In your remarks, you say “the fundamental goal is to ensure that the social market economies of Europe can be sustained.” But yesterday, speaking to the Wall Street Journal, Mario Draghi, the president of the European Central Bank, said that Europe’s social model is “already gone.” Do you disagree with him?
I don’t know how to understand that comment. But what sets Europe apart is we insist on a social model that consists of solidarity, equal opportunity and a certain amount of redistribution. Does that mean we should not change? Of course. It’s obvious to everyone that we cannot keep spending more than we make. I am all for, if the individual country needs it, austerity and consolidation. But I am also for, if the country needs it, reforming labor markets and education, and putting growth on the agenda. That’s what we are doing in my own country.
Labor market reforms are critical in the European economic discussion but almost unknown in America’s economic discussion. It’s just not a dimension of economic policy that we talk about very much. So can you explain to an American audience the role labor market reforms are playing in Europe?
I think the European countries are different when you compare to the United States. The demographic challenges will be felt very hard in Europe because we don’t have access to immigration, politically and for other reasons. That’s not the same in the U.S. You have access to almost unlimited labor. We need to find other ways to expand our labor force and we can only do that by raising the pension age, as we have done, asking people to work longer hours, and making other reforms in the labor market. I think that’s why they play such a big role in Europe and not in the U.S.
You mention that you’re trying to institute some of those reforms in Denmark. Which?
We will ask laborers to work longer hours. We haven’t decided how long it should be, but we’ll ask people to work longer hours. I believe everyone understands now that we need to tighten our belt and contribute to the solution. If austerity is applied fairly it will be accepted by a lot of people. People want to make sacrifices but they don’t want to be sacrificed. We need to have austerity and cuts but in a fair way.
Denmark says that its presidency of the European Union will be characterized by a focus on growth. So what’s the growth agenda for Europe?
It means two things. Each member states has to get their economy sorted and make sure they don’t spend more than their income. That’s part of growth because it brings interest rates down, increases investment, and so forth. And there’s labor market reform, too. But on the European level, our biggest success over the last 20 years has been the development of the internal market. And there’s some low-hanging fruit there. For an example, we don’t have a European patent system yet. We have debated that for 30 years, but we intend to finalize that.
One notable characteristic of Europe’s internal market is that it’s very unbalanced. Germany has a very devalued currency and benefits tremendously, while Greece has a very overvalued currency and is quite badly harmed. To a lot of us, it seems that a priority for the internal market should be reducing the trade deficit between Northern and Southern Europe, which would seemingly be a better way to help Southern Europe than bailouts. The German people, for instance, could start buying a lot more nice olive oil from Greece.

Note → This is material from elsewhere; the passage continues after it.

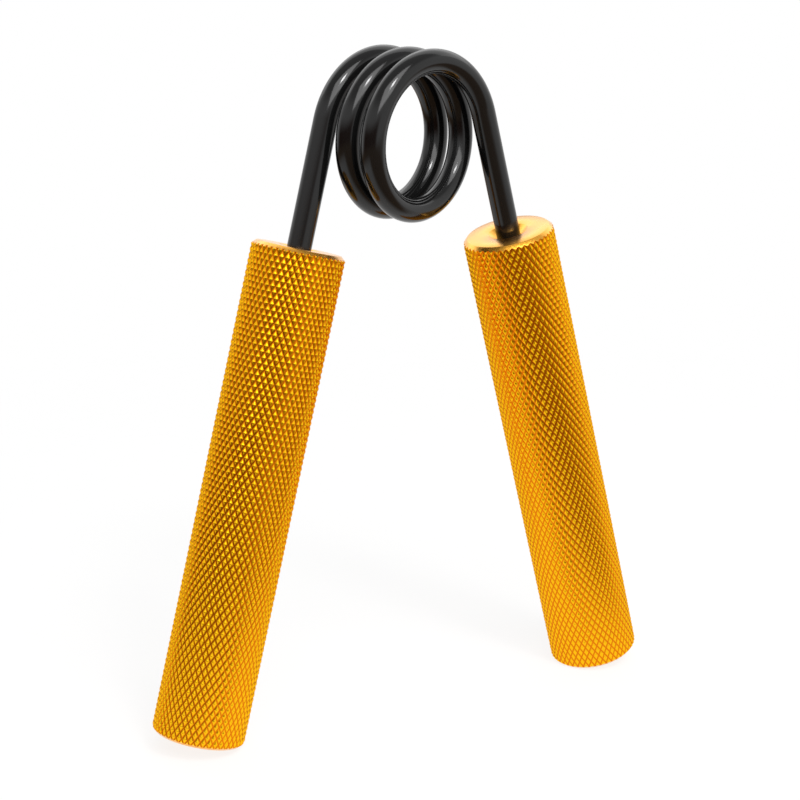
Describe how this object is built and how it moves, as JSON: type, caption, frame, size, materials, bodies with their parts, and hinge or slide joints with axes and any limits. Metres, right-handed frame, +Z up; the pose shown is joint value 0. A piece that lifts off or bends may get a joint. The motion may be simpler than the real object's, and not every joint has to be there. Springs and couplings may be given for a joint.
{
  "type": "hand gripper",
  "caption": "Hand gripper with an open torsion coil on top and a straight leg down each side, each leg set in a knurled round metal grip bar; the bars close against the spring.",
  "frame": {"origin": "midway between the grips under the coil, at the height of the lowest rim of the grips' lower ends", "axes": "+X from the left grip to the right grip, +Y along the coil's axis from the front turn to the back turn, +Z up from the grips' ends to the coil"},
  "size_m": [0.146, 0.0636, 0.1815],
  "materials": {
    "black_coated_steel": "satin gloss black coating",
    "gold_anodised_aluminium": "gold orange anodised, diamond knurl on the grip, turned end faces"
  },
  "bodies": {
    "left_side": {"left_handle": "gold_anodised_aluminium", "torsion_spring": "black_coated_steel"},
    "right_side": {"right_handle": "gold_anodised_aluminium"}
  },
  "joints": [
    {"name": "squeeze", "type": "hinge", "parent": "left_side", "child": "right_side", "pos_m": [0, 0, 0.15881], "axis": [0, 1, 0], "range_deg": [0, 42], "stiffness_Nm_per_rad": 59, "deforming": ["torsion_spring"]}
  ]
}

Is there any thinking along these lines?
The basic problem for the Greek economy was a lack of balance. Within the Eurozone countries, we should have been more clear in the demands for each individual economy all along. That’s why we created the fiscal compact. Perhaps we should have had that 10 years ago. But we have mechanisms for cohesion, and we have a common budget, but it’s not the time in Europe to ask net contributors to that budget to contribute even more than they do now.
One slightly confusing element of the European system, at least for Americans, is that there is the European Union and the Eurozone, which are different. Denmark is part of the E.U. but not part of the Eurozone. But obviously your economy is very affected by what happens in the Eurozone. So what’s your role in those discussions?
We have to accept that we have a Europe which is basically what we would call a two-speed Europe. We have 17 member states inside the Eurozone and they are the ones putting up the firewall right now. So we don’t have much influence on that discussion because we are not paying for it. But we do have so much in common with the 27 members of the European Union — that’s where the internal market comes in, and it’s where Denmark will be focusing during its presidency.
In your speech today, you talk about the difficulty of getting 27 nations on the same page, but also warn that Europe will never be one nation-state. Granting that, has this crisis led to more thinking about how Europe could streamline and speed its decisionmaking processes? A system in which any one country can veto everything seems very difficult to sustain over the long term.
There’s always talk about streamlining political decisionmaking. But in the last two months, we have undertaken more far-reaching decisions than perhaps in the last 50 years. This is big, what we’ve done. And perhaps we should have acted earlier, but we have acted. So yes, European decisionmaking is not pretty. But it does work.